▼
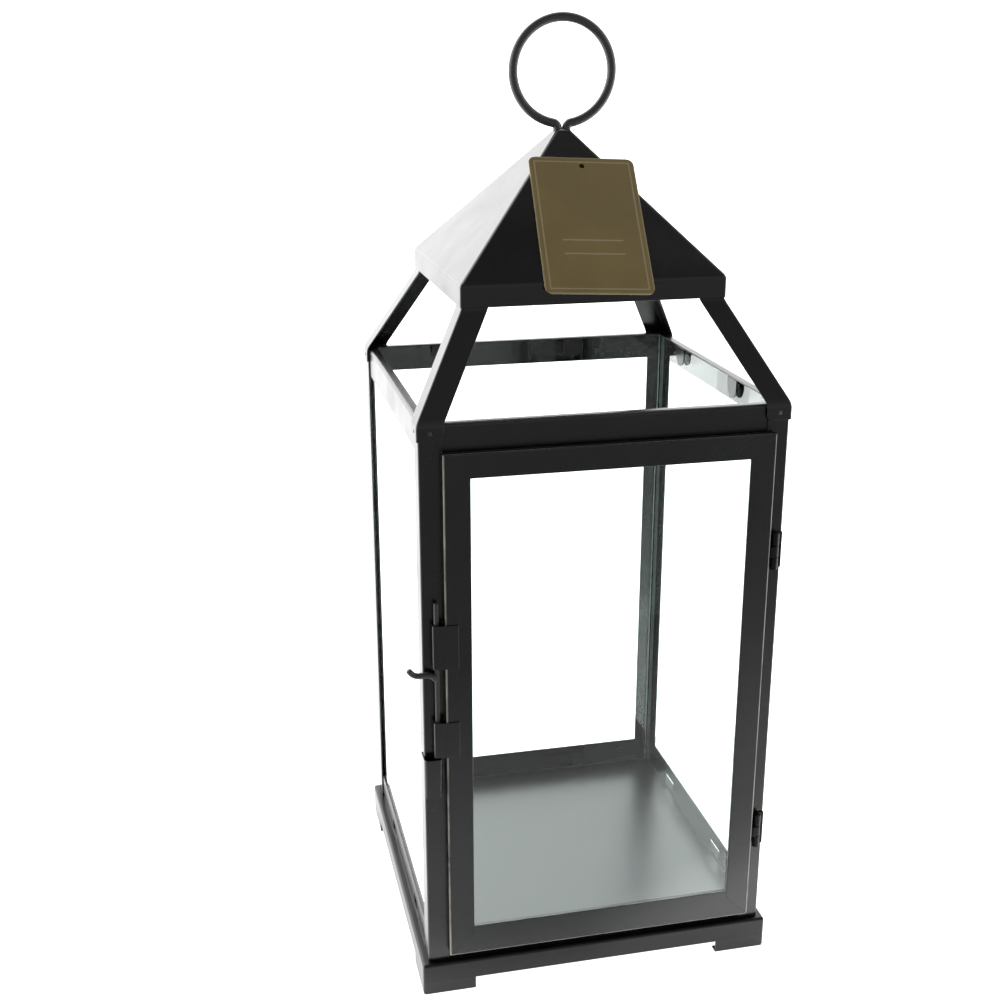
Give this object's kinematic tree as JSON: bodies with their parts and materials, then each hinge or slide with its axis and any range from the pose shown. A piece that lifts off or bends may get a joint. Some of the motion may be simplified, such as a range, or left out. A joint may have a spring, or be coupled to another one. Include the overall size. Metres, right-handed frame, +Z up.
{
  "type": "candle lantern",
  "caption": "Square black sheet-metal candle lantern with glass sides, a hinged glass door with a drop bolt, a pyramid roof on struts and a hanging ring.",
  "frame": {"origin": "on the floor under the middle of the base", "axes": "+Z up, the door faces -Y, its latch edge is at -X and its hinges at +X"},
  "size_m": [0.1849, 0.1822, 0.4631],
  "materials": {
    "black_sheet": "satin black paint on folded sheet steel, worn a little at the edges",
    "black_wire": "satin black paint on steel wire and pins",
    "clear_glass": "clear float glass, slightly green at the edges",
    "tag_card": "stiff bronze-brown card with a paler border, no lettering"
  },
  "bodies": {
    "lantern_body": {"base_tray": "black_sheet", "roof_cap": "black_sheet", "hanging_ring": "black_wire", "hang_tag": "tag_card", "knee_rivets": "black_wire", "latch_keeper": "black_sheet", "corner_post_front_left": "black_sheet", "corner_post_front_right": "black_sheet", "corner_post_back_left": "black_sheet", "corner_post_back_right": "black_sheet", "roof_strut_front_left": "black_sheet", "roof_strut_front_right": "black_sheet", "roof_strut_back_left": "black_sheet", "roof_strut_back_right": "black_sheet", "top_rail_front": "black_sheet", "top_rail_back": "black_sheet", "top_rail_left": "black_sheet", "top_rail_right": "black_sheet", "bottom_rail_front": "black_sheet", "bottom_rail_back": "black_sheet", "bottom_rail_left": "black_sheet", "bottom_rail_right": "black_sheet", "glass_back": "clear_glass", "glass_left": "clear_glass", "glass_right": "clear_glass", "hinge_leaf_post_lower": "black_sheet", "hinge_leaf_post_upper": "black_sheet", "hinge_pin_lower": "black_wire", "hinge_pin_upper": "black_wire"},
    "door": {"door_stile_left": "black_sheet", "door_stile_right": "black_sheet", "door_rail_bottom": "black_sheet", "door_rail_top": "black_sheet", "door_glass": "clear_glass", "hinge_leaf_door_lower": "black_sheet", "hinge_leaf_door_upper": "black_sheet", "latch_strap_lower": "black_sheet", "latch_strap_upper": "black_sheet"},
    "latch": {"latch_bolt": "black_wire"}
  },
  "joints": [
    {"name": "door_hinge", "type": "hinge", "parent": "lantern_body", "child": "door", "pos_m": [0.08235, -0.08935, 0.1455], "axis": [0, 0, 1], "range_deg": [0, 170]},
    {"name": "bolt_slide", "type": "slide", "parent": "door", "child": "latch", "axis": [0, 0, 1], "range_m": [-0.018, 0.0018]}
  ]
}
▲
Task goal:
Locate the string "materials" in the listing above and copy every line where it occurs.

Response for this exercise:
Give this object's kinematic tree as JSON: bodies with their parts and materials, then each hinge or slide with its axis and any range from the pose shown. A piece that lifts off or bends may get a joint. Some of the motion may be simplified, such as a range, or left out. A joint may have a spring, or be coupled to another one. Include the overall size. Metres, right-handed frame, +Z up.
  "materials": {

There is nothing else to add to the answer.